What you have to do
Nothing but the lines from the one containing "seat_cushion();" down to the one containing "if empty is", both included, should be echoed, and each exactly as it stands.
--- Start Provided records ---
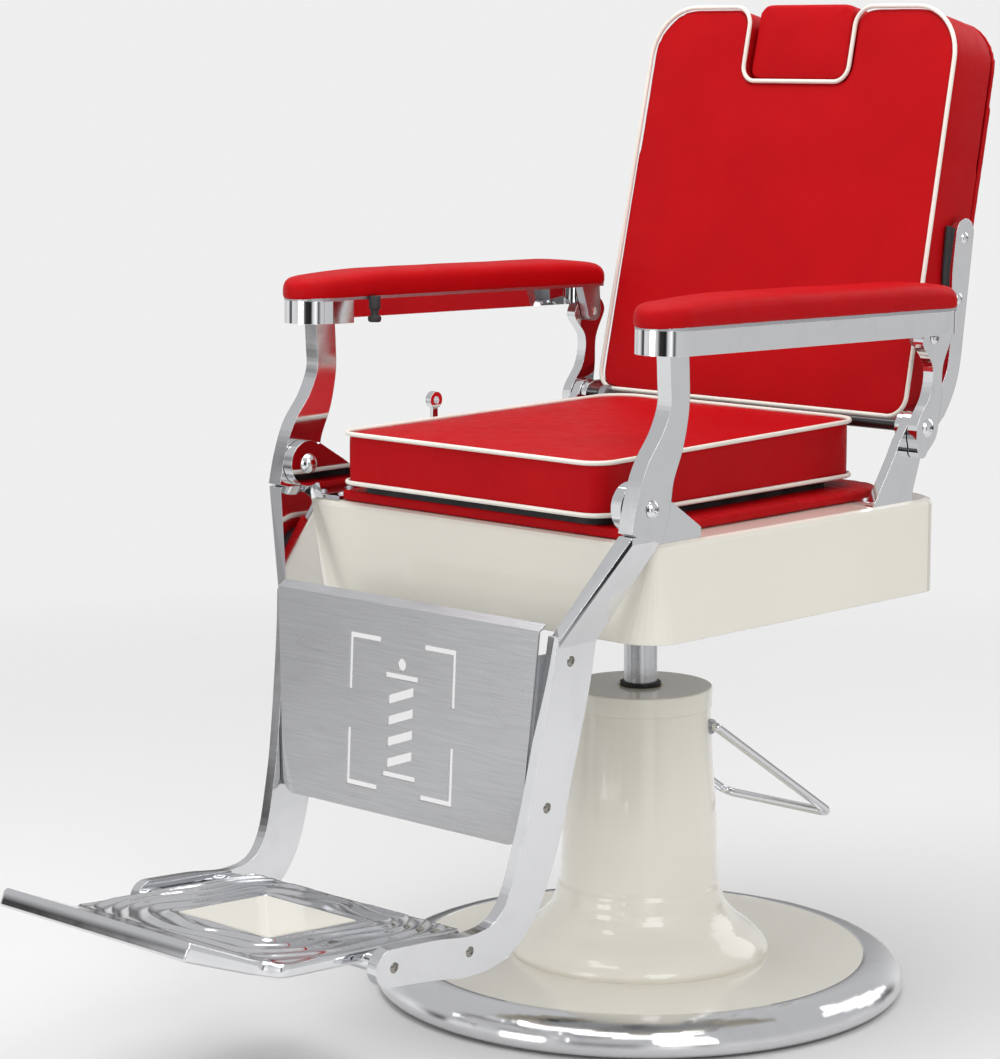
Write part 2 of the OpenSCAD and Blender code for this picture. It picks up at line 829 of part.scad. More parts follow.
floor_pad();
base_disc();
trim_ring();
column_cover();
column_cap();
guide_bush();
wiper_seal();
pump_cylinder();
pump_block();
pedal_bushes();
pump_pedal();
pump_cam();
pump_plunger();
ram();
thrust_bearing();
swivel_socket();
mount_plate();
seat_box();
seat_board();
cushion_base();
seat_cushion();
front_bracket_left();
front_bracket_right();
rear_bracket_left();
rear_bracket_right();
bracket_screws();
front_pivot_bolts();
recline_cylinder();
cylinder_clamps();
lever_pin();
recline_rod();
recline_lever();
recline_shaft();
recline_crank();
rear_arm_left();
rear_arm_right();
back_bar_left();
back_bar_right();
back_bar_screws();
back_spacers();
back_pad();
back_panel();
headrest_sleeve();
headrest_pad();
headrest_stem();
arm_band_left();
arm_base_left();
arm_pad_left();
arm_pins_left();
arm_band_right();
arm_base_right();
arm_pad_right();
arm_pins_right();
side_frame_left();
side_frame_right();
kick_panel();
panel_tray();
footrest();
footrest_inset();
leg_screws();
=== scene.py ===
"""Looks of a hydraulic barber chair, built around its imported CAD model. Lengths are in metres."""

import json
import math

import bmesh
import bpy
from mathutils import Matrix, Vector, noise
from mathutils.kdtree import KDTree


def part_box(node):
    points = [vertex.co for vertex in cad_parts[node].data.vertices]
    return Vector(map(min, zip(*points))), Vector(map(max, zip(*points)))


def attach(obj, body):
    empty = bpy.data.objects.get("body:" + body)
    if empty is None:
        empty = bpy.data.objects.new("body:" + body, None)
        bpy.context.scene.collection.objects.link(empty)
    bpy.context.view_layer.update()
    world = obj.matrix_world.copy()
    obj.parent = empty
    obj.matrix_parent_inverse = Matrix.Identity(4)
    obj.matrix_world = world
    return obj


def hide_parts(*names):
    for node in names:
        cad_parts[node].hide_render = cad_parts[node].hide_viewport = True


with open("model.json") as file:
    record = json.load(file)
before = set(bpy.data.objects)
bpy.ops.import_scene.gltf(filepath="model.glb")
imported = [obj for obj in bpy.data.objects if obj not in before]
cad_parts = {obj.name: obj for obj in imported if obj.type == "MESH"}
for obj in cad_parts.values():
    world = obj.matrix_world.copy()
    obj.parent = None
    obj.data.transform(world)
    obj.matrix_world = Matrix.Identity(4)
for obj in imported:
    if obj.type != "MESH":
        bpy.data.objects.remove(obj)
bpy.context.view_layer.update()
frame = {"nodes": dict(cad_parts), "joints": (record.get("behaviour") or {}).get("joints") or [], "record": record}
scene = bpy.context.scene
scene.view_settings.view_transform = "Standard"

MM = 0.001

# Colours, as linear RGB.
RED = (0.47, 0.004, 0.007)
CREAM = (0.83, 0.80, 0.71)
PIPING = (0.86, 0.83, 0.75)
CHROME = (0.75, 0.755, 0.77)
BLACK = (0.012, 0.012, 0.013)
BACKDROP = (0.86, 0.86, 0.86)


# ---- Materials ----

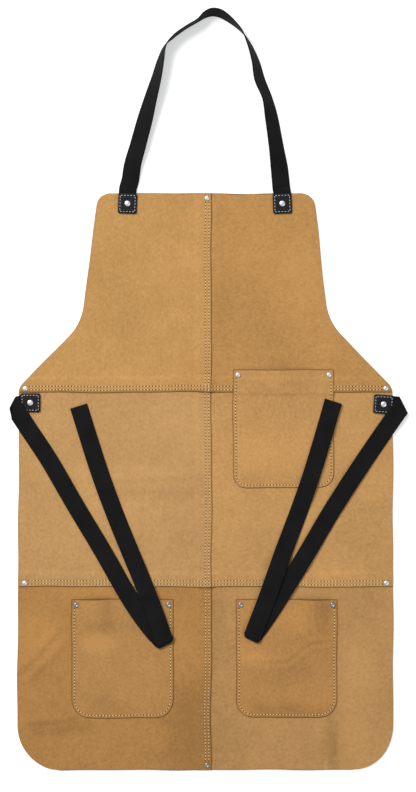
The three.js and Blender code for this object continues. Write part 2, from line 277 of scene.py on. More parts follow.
# The middle shade of each piece and its own turn of the patterns. under and sewn name the cut edges that lie
# over the piece and the ones along which it is stitched. A spot is x, y, its half width and half height, and
# how much lighter or darker it makes the suede. Most spots are the suede's own uneven tone; the darker spots
# noted below are painted shade along a fold, a crease or a seam.
hides = {
    "bib_left": {
        "shade": (0.528, 0.287, 0.097),
        "turn": 0.4,
        "sewn": ["centre", "waist"],
        "spots": [(-150, 20, 60, 20, 0.1), (-30, 250, 60, 70, 0.08)],
    },
    "bib_right": {
        "shade": (0.489, 0.256, 0.083),
        "turn": 1.9,
        "under": ["centre", "chest_pocket"],
        "sewn": ["waist"],
        "spots": [(150, 150, 40, 70, 0.15), (30, 200, 26, 110, -0.15)],
    },
    "waist_left": {
        "shade": (0.521, 0.292, 0.112),
        "turn": 2.7,
        "under": ["waist"],
        "sewn": ["centre", "skirt"],
        "spots": [(-90, -40, 110, 40, 0.18), (-150, -128, 120, 16, 0.12), (-60, -160, 90, 12, -0.14)],
    },
    "waist_right": {
        "shade": (0.537, 0.292, 0.104),
        "turn": 5.2,
        "under": ["centre", "waist", "chest_pocket"],
        "sewn": ["skirt"],
        "spots": [(42, -200, 40, 60, 0.16), (255, -150, 40, 20, 0.14)],
    },
    "skirt_left": {
        "shade": (0.429, 0.216, 0.067),
        "turn": 4.1,
        "under": ["skirt", "skirt_pocket_left"],
        "sewn": ["centre"],
        "spots": [
            # (-14, -545) is painted shade beside the centre seam and (-232, -530) painted shade along the
            # fold near the hem
            (-14, -545, 50, 120, -0.34), (-262, -385, 50, 46, 0.3), (-165, -316, 90, 16, 0.3),
            (-34, -420, 26, 56, 0.22), (-232, -530, 60, 14, -0.3), (-250, -480, 50, 26, 0.12),
        ],
    },
    "skirt_right": {
        "shade": (0.473, 0.257, 0.093),
        "turn": 0.9,
        "under": ["centre", "skirt", "skirt_pocket_right"],
        "spots": [
            # (14, -360) is painted shade beside the centre seam and (201, -560) painted shade in the crease
            # near the hem
            (14, -360, 20, 80, -0.26), (240, -500, 30, 110, 0.3), (110, -318, 120, 12, 0.2),
            (201, -560, 9, 60, -0.4), (30, -560, 60, 60, -0.14),
        ],
    },
    "chest_pocket": {
        "shade": (0.523, 0.279, 0.098),
        "turn": 3.3,
        "sewn": ["chest_pocket"],
        "spots": [(100, -100, 70, 34, 0.18), (124, 60, 80, 30, -0.08)],
    },
    "skirt_pocket_left": {
        "shade": (0.450, 0.233, 0.077),
        "turn": 2.2,
        "sewn": ["skirt_pocket_left"],
        "spots": [(-170, -397, 28, 17, 0.6), (-150, -372, 34, 14, -0.22), (-150, -497, 34, 14, -0.22)],
    },
    "skirt_pocket_right": {
        "shade": (0.466, 0.235, 0.076),
        "turn": 5.9,
        "sewn": ["skirt_pocket_right"],
        "spots": [
            (146, -360, 42, 26, 0.3), (72, -418, 34, 14, 0.26), (140, -508, 76, 16, -0.32),
            (186, -352, 22, 24, -0.2), (130, -452, 60, 16, -0.14),
        ],
    },
}


# How far a place on the pattern lies beyond a cut edge, in metres. It is below nought inside the edge.
def beyondEdge(graph, place, edge, withMouth):
    x = graph.add("ShaderNodeSeparateXYZ", None, {0: place}, 0)
    y = graph.add("ShaderNodeSeparateXYZ", None, {0: place}, 1)
    if edge == "centre":
        return x - lapHalf * mm
    if edge in ("waist", "skirt"):
        return leather[edge + "Seam"] * mm - y
    low, high = boxOf(edge)
    corner = pockets[edge]["corner"]
    pastMouth = 60  # the shape runs on beyond the mouth, whose corners are square
    middle = ((low[0] + high[0]) / 2 * mm, (low[1] + high[1] + pastMouth) / 2 * mm, 0)
    inner = (((high[0] - low[0]) / 2 - corner) * mm, ((high[1] - low[1] + pastMouth) / 2 - corner) * mm, 0)
    aside = graph.vector("ABSOLUTE", graph.vector("SUBTRACT", place, middle))
    aside = graph.vector("MAXIMUM", graph.vector("SUBTRACT", aside, inner), (0, 0, 0))
    around = graph.vector("LENGTH", aside, out="Value") - corner * mm
    return graph.largest(around, y - high[1] * mm) if withMouth else around


# 1 up to the first distance and nothing past the second
def band(graph, distance, facts):
    return (1 - graph.between(distance, facts[0] * mm, facts[1] * mm)) * facts[2]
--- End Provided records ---
Answer for the task
seat_cushion();
front_bracket_left();
front_bracket_right();
rear_bracket_left();
rear_bracket_right();
bracket_screws();
front_pivot_bolts();
recline_cylinder();
cylinder_clamps();
lever_pin();
recline_rod();
recline_lever();
recline_shaft();
recline_crank();
rear_arm_left();
rear_arm_right();
back_bar_left();
back_bar_right();
back_bar_screws();
back_spacers();
back_pad();
back_panel();
headrest_sleeve();
headrest_pad();
headrest_stem();
arm_band_left();
arm_base_left();
arm_pad_left();
arm_pins_left();
arm_band_right();
arm_base_right();
arm_pad_right();
arm_pins_right();
side_frame_left();
side_frame_right();
kick_panel();
panel_tray();
footrest();
footrest_inset();
leg_screws();
=== scene.py ===
"""Looks of a hydraulic barber chair, built around its imported CAD model. Lengths are in metres."""

import json
import math

import bmesh
import bpy
from mathutils import Matrix, Vector, noise
from mathutils.kdtree import KDTree


def part_box(node):
    points = [vertex.co for vertex in cad_parts[node].data.vertices]
    return Vector(map(min, zip(*points))), Vector(map(max, zip(*points)))


def attach(obj, body):
    empty = bpy.data.objects.get("body:" + body)
    if empty is None:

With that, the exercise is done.